In the early centuries, monks first began to use stones to pray. This ritual foreshadowed the formal establishment of the rosary in the 13th century.
“THE hermits of the first centuries, who could not read the psalter, used to recite one Our Father and one Hail Mary in the place of every psalm; and in order to note the number they said, they made use of small stones, or of seeds strung on a cord. St. Dominic was the first who made the custom general of substituting one hundred and fifty Hail Marys for the one hundred and fifty psalms; hence the rosary used to be called the Psalter of Mary. When, about the year 1200, the heresies of the Albigenseans wrought great mischief in the south of France and the north of Italy, St. Dominic was commissioned by the Pope to preach in refutation of their erroneous tenets. His efforts availed little, and he besought the aid of the Mother of God. She appeared to him, and bade him make use of the rosary as a weapon against her enemies. He accordingly introduced it everywhere, and before long it had effected the conversion of more than a hundred thousand heretics. The use of the Rosary soon spread throughout Christendom, and it became a most popular devotion. It is a method of prayer at once simple and sublime; the prayers are so easy that a child can repeat them, and the mysteries are so profound that they supply a subject for meditation to the most learned theologians. It is a prayer of contemplation as well as a prayer of supplication, for it places before the mind the principal truths of the faith. The Rosary is a compendium of the Gospels; a complete and practical manual of instruction wherein the chief points of Christian doctrine are presented under the guise of prayer. By meditation on the events of Our Lord’s life faith and charity are increased; from the example of our divine Redeemer we learn to be humble, gentle, obedient; we are incited to imitate the virtues which the mysteries teach, to strive after what they promise us. Moreover the union of vocal and mental prayer makes the Rosary easy, pleasant, and profitable. As a method of prayer it is unrivaled; the longer and more devoutly it is practiced, the more one appreciates its excellence and becomes convinced of its supernatural origin.”

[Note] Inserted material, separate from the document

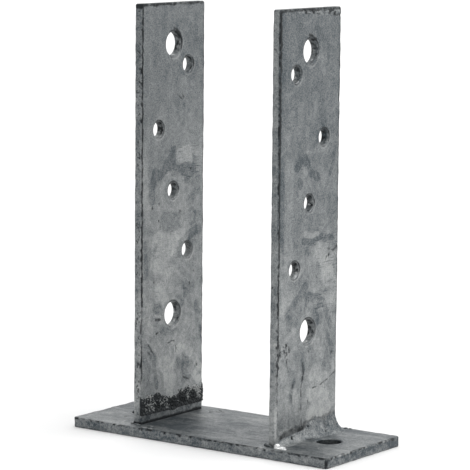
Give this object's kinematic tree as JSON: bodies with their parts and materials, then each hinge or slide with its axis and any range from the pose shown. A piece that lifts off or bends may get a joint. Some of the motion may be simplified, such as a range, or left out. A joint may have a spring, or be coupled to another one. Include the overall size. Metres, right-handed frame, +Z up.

“1. The Rosary is well pleasing to God, because of its humility, and because it is an imitation of the unceasing song of praise sung by the angels….” [Source]
Non-Catholics have often viewed the rosary as Adams did, as a robotic chant.
Pope Pius XI wrote of this view in 1937 when he said:
But those wander from the path of truth who consider this devotion merely an annoying formula repeated with monotonous sing-song intonation, and refuse it as good only for children and silly women!
In this regard, it is to be noted that both piety and love, though always renewing the same words, do not always repeat the same thing, but always express something new issuing from the intimate sentiment of devotion. And besides, this mode of prayer has the perfume of evangelic simplicity and requires humility of spirit; and, if we disdain humility, as the Divine Redeemer teaches, it will be impossible for us to enter the heavenly kingdom: “Amen, I say to you, unless you become as little children you shall not enter the kingdom of heaven” (Matth. XVIII, 3).
Nevertheless, if men in our century, with its derisive pride, refuse the Holy Rosary, there is an innumerable multitude of holy men of every age and every condition who have always held it dear. They have recited it with great devotion, and in every moment they have used it as a powerful weapon to put the demons to flight, to preserve the integrity of life, to acquire virtue more easily, and in a word to attain real peace among men.
In the 20th century, before Vatican II and as the Church expanded in America, ordinary Americans would openly profess their love of the rosary. Mario Lanza, the famous tenor and Hollywood actor, sings ‘The Rosary,’ below, with an Orchestra conducted by Ray Sinatra for a radio broadcast on September 23, 1951. Can you imagine a pop singer today singing of the rosary?
The Rosary
The hours I spent with Thee, Dear Heart!
Are as a string of pearls to Thee,
I count them over, every one apart,
My rosary, my rosary.
Each hour a pearl, each pearl a prayer,
To still a heart in absence wrung,
I tell each bead unto the end,
And there a cross is hung.
Oh, memories that bless and burn,
Oh, barren gain and bitter loss,
I kiss each bead and strive at last to learn,
To kiss the cross, Sweet Heart,
To kiss the cross.
Here is a lovely version of “Queen of the Holy Rosary,” a hymn often sung in Catholic schools, by the Daughters of Mary.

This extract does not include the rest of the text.